I first learned about nuclear beta-decay batteries from none other than the infamous Bob Lazar, formerly of Area 51 fame. Lazar owns United Nuclear, which manufactures Geiger counters for use by the government and several commercial organizations, and one of Bob’s hobbies is collecting naturally-occurring radioactive rocks in the desert.
I asked Bob if he’d ever considered building a nuclear battery with any of them. “Sure,” Lazar replied, “using a piece of radioactive rock to build a simple nuclear battery is easy. You simply get a glass vial and run a wire into the glass until it touches the rock — this is your positive potential. You then suspend another wire inside of the glass vial, but not touching the rock — current will flow between these two wires, although it won’t be a large amount, and you can’t use it for much.”
Lazar told me that he’d actually built two or three batteries like this, and claims it’s simple & inexpensive, provided you have some radioactive rocks on hand. “You know,” he said, “I could send you one of the little nuclear batteries that I’ve built — I think that you might get at least a couple of milliamps of high-voltage current from it. But now that I think about it, the major problem with mailing it to you is the fact that you can’t turn these things off…..it’ll be producing a high-voltage trickle of charge all the way through the postal system, which will set off all sorts of alarms.”

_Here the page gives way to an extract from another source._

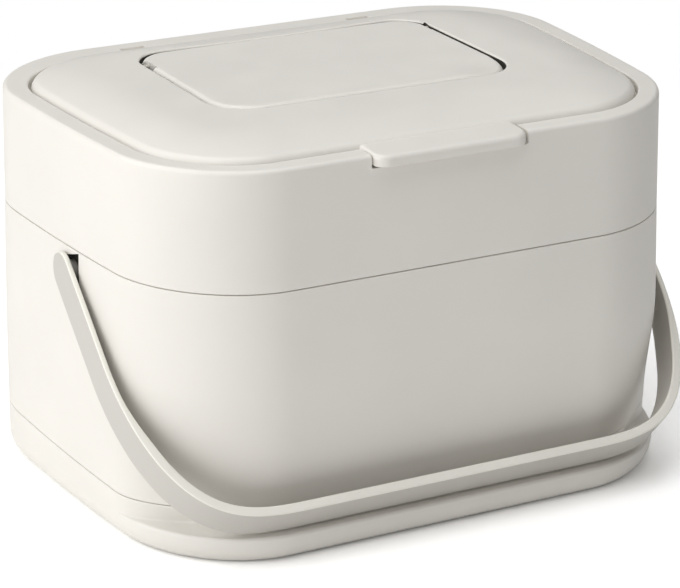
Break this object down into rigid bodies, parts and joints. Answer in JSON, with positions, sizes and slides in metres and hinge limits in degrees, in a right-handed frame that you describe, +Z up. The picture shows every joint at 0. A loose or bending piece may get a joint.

Ultimately, that’s the problem with old-school Betavoltaic technology: it takes a good sized chunk of nuclear material to produce a usable current, and there’s no off-switch. Electrons are always being produced, even when you don’t need them.
That’s also what makes the device Merlin showed me so incredibly intriguing: by using stimulated beta-decay, it produces more current on-demand, and the output drops to almost nothing when it’s turned off. In other words, you get power when you need it, none when you don’t — a true battery. How do you stimulate it? With a high-voltage static charge, at least that’s the claim.
The Betavoltaic Battery’s Fission Process
Who exactly is claiming that you can speed up nuclear decay using a high-voltage field? The basis for stimulated beta-decay technology comes from the theoretical research of Dr. Ruggero Santilli, who claims that with a specific static-charge applied to a nuclear isotope it can be made to break down at a sustained rate in comparison with a control sample.
What this means is that a beta-emitting isotope (one that emits primarily electrons as it decays) can be forced electronically to emit the same number of electrons in an hour as it ordinarily might emit in a year or more. Therefore, instead of a scant-few electrons being emitted from the isotope under normal conditions, the same isotope in a charge-stimulated environment will emit enough to generate a usable electrical current.
Dr. Santilli believes that isotopes can be utilized with such a normal low decay rate that they are considered for all intents and purposes to be “inert materials”. So instead of using simply using Strontium-90, which is a well-known beta-emitter, it may actually be possible to use K40 (an isotope of Potassium), with a half-life of approximately 1.7 billion years. It has an 89% ratio of calcium formation, featuring a double beta-decay with energy levels of 1.311 Mev (Million Electron Volts).
Essentially this means that K40 takes so long to decay under normal circumstances that its basically an inert substance — but when it does decay it releases an enormous amount of energy.
Since the electrons are emitted at high energy & high-speed, they disrupt other electrons when they collide with atoms, which allows you to create a “secondary current” at a lower voltage but much higher amperage simply by having them strike a correctly designed metal collector.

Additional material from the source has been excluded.